Volcanic Island’s Explosive Growth Creates New Land

The Japanese island of Nishinoshima has added 500 feet to its coastline in less than a month

Nishinoshima
An aerial photo of Nishinoshima erupting on June 29. Japan Coast Guard

In the Pacific Ocean some 600 miles south of Tokyo, the volcanic island Nishinoshima is undergoing a “vigorous growth spurt,” according to NASA’s Earth Observatory. The young volcanic island has been very active since mid-June, belching enough ash and lava to grow its southern shore by at least 500 feet between June 19 and July 3, reports the Japan Broadcasting Corporation (NHK).

The uninhabited island is 80 miles from the nearest populated area and is part of the more than 30 land masses in the Ogasawara Islands, a UNESCO World Heritage Site. The island, the tip of a massive submarine volcano, was barely more than 2,000 feet wide until eruptions beginning in 1973 formed several new islets that eventually coalesced, according to the Smithsonian Institution’s Global Volcanism Program and Volcano Discovery.

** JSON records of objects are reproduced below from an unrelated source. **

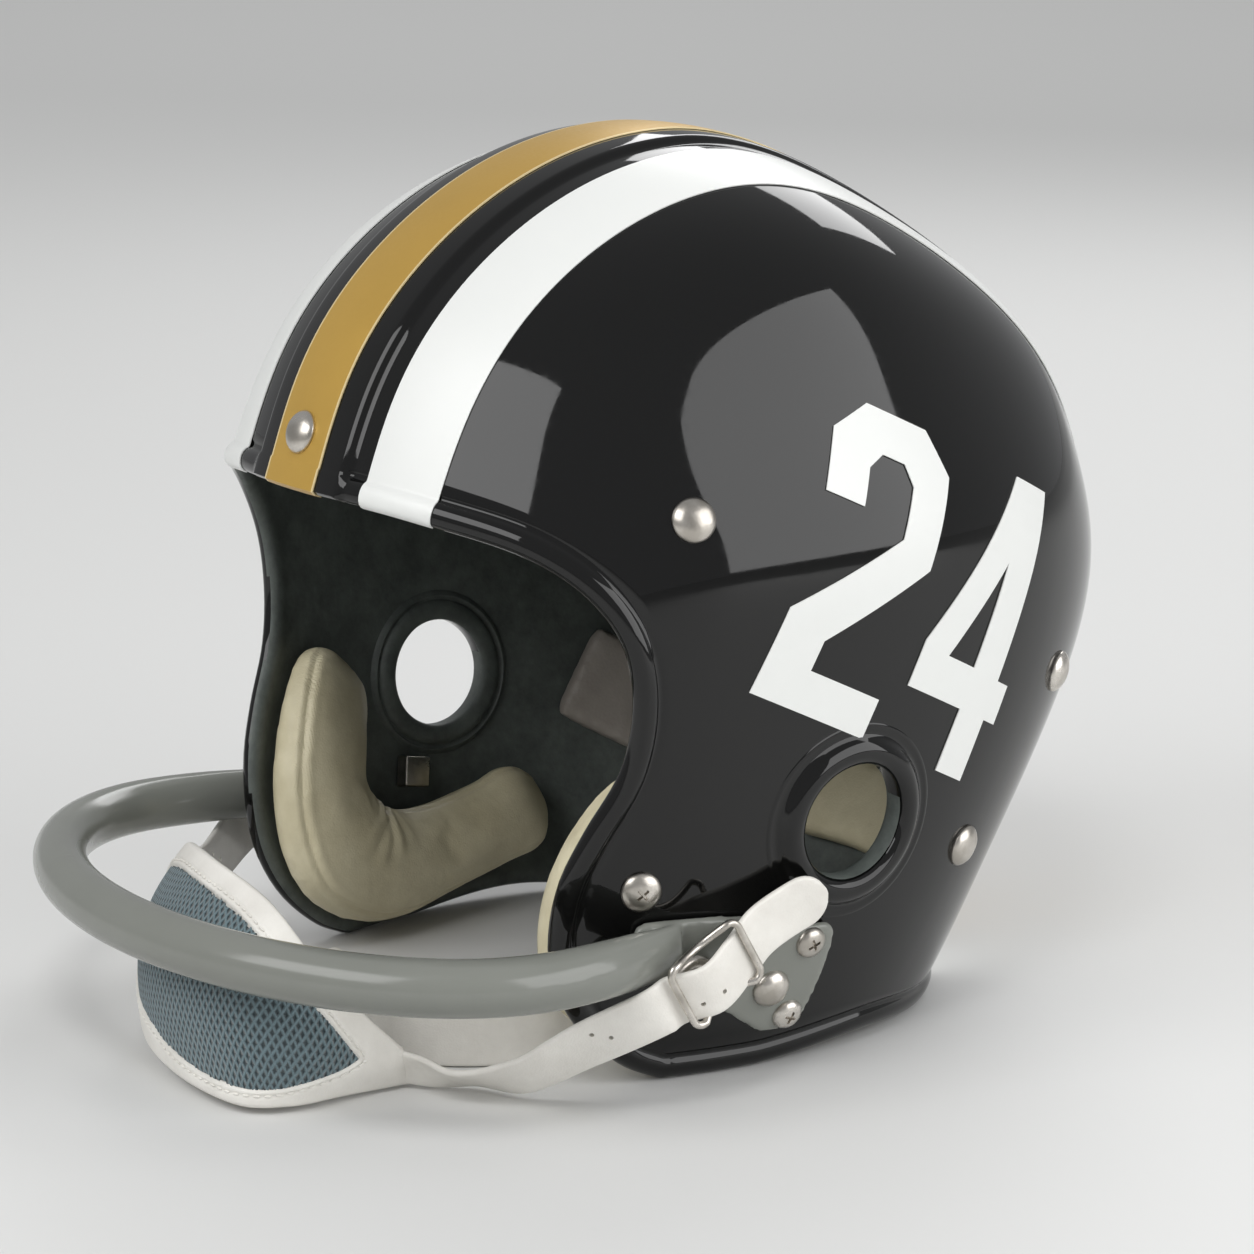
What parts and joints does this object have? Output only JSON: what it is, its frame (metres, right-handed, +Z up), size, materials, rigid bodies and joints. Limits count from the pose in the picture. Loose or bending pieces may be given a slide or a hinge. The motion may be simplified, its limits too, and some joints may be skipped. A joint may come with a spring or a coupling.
{
  "type": "football helmet",
  "caption": "Vintage football helmet with a glossy ridged shell, tape stripes, block numbers, a single face bar, leather jaw pads and a leather chin strap.",
  "frame": {"origin": "on the floor under the middle of the whole box", "axes": "+Z up, the helmet faces -Y, +X is the wearer's left"},
  "size_m": [0.2368, 0.3364, 0.2624],
  "materials": {
    "gloss_black": "moulded, polished",
    "gold_tape": "satin metallic tape",
    "white_tape": "smooth satin tape",
    "grey_plastic": "moulded, glossy",
    "nickel": "plated, worn satin",
    "khaki_leather": "soft, creased",
    "white_leather": "painted, worn",
    "blue_mesh": "coarse diamond weave",
    "taupe_leather": "matte"
  },
  "bodies": {
    "root": {"shell": "gloss_black", "center_stripe": "gold_tape", "brow_rivet": "nickel", "face_bar": "grey_plastic", "chin_cup": "white_leather", "cup_fabric": "blue_mesh", "inner_band": "white_leather", "nape_pad": "khaki_leather", "side_stripe_left": "white_tape", "digit_two_left": "white_tape", "digit_four_left": "white_tape", "side_rivet_left": "nickel", "rear_rivet_left": "nickel", "nape_rivet_left": "nickel", "jaw_screw_left": "nickel", "bar_screw_upper_left": "nickel", "bar_screw_lower_left": "nickel", "bar_dome_left": "nickel", "jaw_pad_left": "khaki_leather", "rear_pad_left": "taupe_leather", "square_nut_left": "nickel", "strap_left": "white_leather", "buckle_left": "nickel", "snap_left": "nickel", "side_stripe_right": "white_tape", "digit_two_right": "white_tape", "digit_four_right": "white_tape", "side_rivet_right": "nickel", "rear_rivet_right": "nickel", "nape_rivet_right": "nickel", "jaw_screw_right": "nickel", "bar_screw_upper_right": "nickel", "bar_screw_lower_right": "nickel", "bar_dome_right": "nickel", "jaw_pad_right": "khaki_leather", "rear_pad_right": "taupe_leather", "square_nut_right": "nickel", "strap_right": "white_leather", "buckle_right": "nickel", "snap_right": "nickel"}
  },
  "joints": []
}
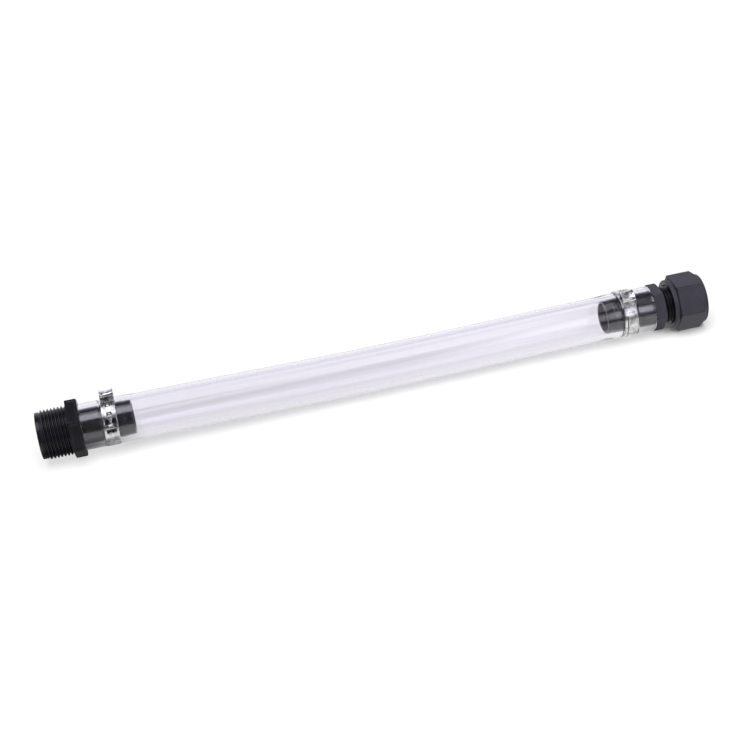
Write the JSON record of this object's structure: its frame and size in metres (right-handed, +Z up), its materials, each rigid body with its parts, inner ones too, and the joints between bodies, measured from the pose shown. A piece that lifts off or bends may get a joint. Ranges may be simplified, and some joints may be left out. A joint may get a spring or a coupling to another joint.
{
  "type": "condenser jacket hose with end fittings",
  "caption": "Straight clear hose on two black hose tails held by ear clamps, with a male pipe thread at one end and a screwed compression gland for an inner pipe at the other.",
  "frame": {"origin": "centre of the threaded port's end face, on the hose axis", "axes": "+X along the hose axis from the threaded port to the gland nut, +Z up with the nut lying on one flat"},
  "size_m": [0.3669, 0.0316, 0.033],
  "materials": {
    "clear_pvc": "clear, smooth",
    "black_plastic": "satin moulding",
    "grey_plastic": "fine-grained moulding",
    "clamp_steel": "bright strip",
    "packing_rubber": "matte",
    "washer_plastic": "smooth"
  },
  "bodies": {
    "jacket": {"clear_tube": "clear_pvc", "threaded_adapter": "black_plastic", "adapter_ear_clamp": "clamp_steel", "gland_body": "grey_plastic", "gland_ear_clamp": "clamp_steel", "packing_ring": "packing_rubber"},
    "washer": {"slip_washer": "washer_plastic"},
    "nut": {"gland_nut": "grey_plastic"}
  },
  "joints": [
    {"name": "nut_travel", "type": "slide", "parent": "jacket", "child": "washer", "axis": [1, 0, 0], "range_m": [0, 0.00726]},
    {"name": "nut_turn", "type": "hinge", "parent": "washer", "child": "nut", "pos_m": [0.3577, 0, 0], "axis": [1, 0, 0], "range_deg": [0, 1440]}
  ],
  "couplings": [
    {"joint": "nut_travel", "follows": "nut_turn", "m_per_rad": 0.00028876}
  ]
}
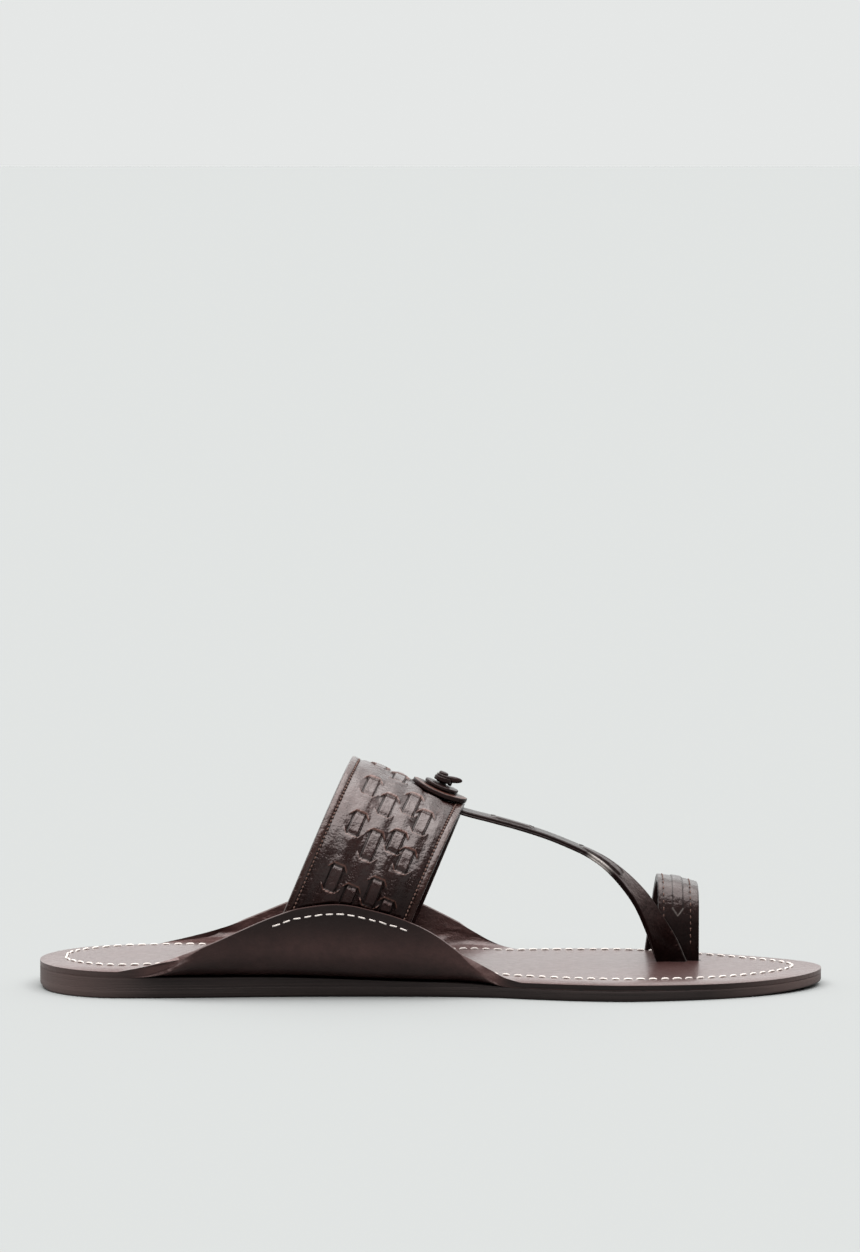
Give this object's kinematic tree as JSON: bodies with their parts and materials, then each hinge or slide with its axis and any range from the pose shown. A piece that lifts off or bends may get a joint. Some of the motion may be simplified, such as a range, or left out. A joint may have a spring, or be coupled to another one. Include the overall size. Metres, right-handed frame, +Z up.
{
  "type": "toe post sandal",
  "caption": "Flat leather slip-on sandal, right shoe: winged footbed, laced instep band, strap to a big-toe ring and a small rolled knot.",
  "frame": {"origin": "on the ground under the middle of the sole's length, on the heel's centre line", "axes": "+X from heel to toe, +Y to the inner (medial) side of the foot, +Z up"},
  "size_m": [0.255, 0.0799, 0.0745],
  "materials": {
    "footbed_leather": "smooth dyed leather with a soft sheen",
    "band_leather": "polished dark brown leather, laced",
    "sole_leather": "dense sole leather, dyed dark edges",
    "strap_leather": "dark brown strap leather"
  },
  "bodies": {
    "root": {"outsole": "sole_leather", "heel_wedge": "sole_leather", "winged_footbed": "footbed_leather", "instep_band": "band_leather", "toe_strap": "strap_leather", "toe_ring": "strap_leather", "oval_patch": "strap_leather", "knot_disc": "strap_leather", "thong_knot": "strap_leather"}
  },
  "joints": []
}
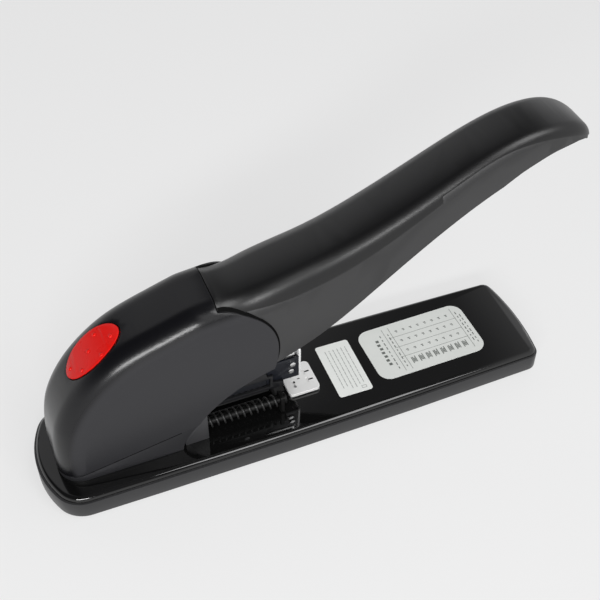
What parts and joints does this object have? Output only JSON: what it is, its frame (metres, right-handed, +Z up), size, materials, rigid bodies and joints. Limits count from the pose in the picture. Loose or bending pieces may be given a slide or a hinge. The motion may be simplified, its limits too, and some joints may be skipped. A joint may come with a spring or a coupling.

Then, in 2013, another new islet gurgled into existence near Nishinoshima, billowing white clouds of steam as seawater cooled its molten lava, transforming it into new land. The islet was prolific: in 2014 the Japan Times reported that enough lava had issued forth from the infant landmass to fill the Tokyo Dome six times.

The prodigious eruptions repeated the cycle of the 1970s eruption, melding Nishinoshima with its neighbor. The merger saw the island grow to twelve times its original size between 2013 and 2015, reported Japan Today at the time.

Intermittent eruptions have continued to enlarge Nishinoshima’s footprint since then, but, as the Japan Coast Guard noted, volcanic activity surged in late May of this year. On June 29 an aerial survey by Japan’s Coast Guard spotted black smoke and magma erupting from the central crater, according to NHK.

Nishinoshima satellite image
NASA’s Aqua satellite took this photo of Nishinoshima's plume of smoke and ash on July 6, 2020 using the Moderate Resolution Imaging Spectroradiometer or MODIS. NASA

On July 3, the ash plume rose to 15,400 feet above sea level, and the next day the volcano launched ash to altitudes of 24,000-28,000 feet—the highest plume since the volcano emerged from dormancy in 2013, reports Shuichi Abe of the Mainichi. According to the Mainichi, the Japan Meteorological Agency (JMA) is warning any nearby sea vessels of the volcano’s activity, which has fired volcanic bombs more than a mile from the crater.

Smithsonian geologist Elizabeth Cottrell noted the tiny island provided quite a nice Fourth of July display with "ash plumes rising 8.3 km (about five miles) above the summit and gas from the volcano reaching Alaska," she says.

Kenji Nogami, a volcanologist at the Tokyo Institute of Technology who has been keeping tabs on Nishinoshima since 2013, tells NHK that the volcanic island is positioned squarely above a huge reserve of underground magma. He says this means lava will likely continue to flow, further increasing the island’s size.

"The little island has grown considerably during the present eruption—exciting to be sure, but in the arc of geologic time, this is typical," says Cottrell. "In fact, nearly all of the islands of the western pacific are volcanic, including the entire archipelago of Japan. It’s just a reminder that every new continent begins with a bang like the one we are seeing now at Nishinoshima.”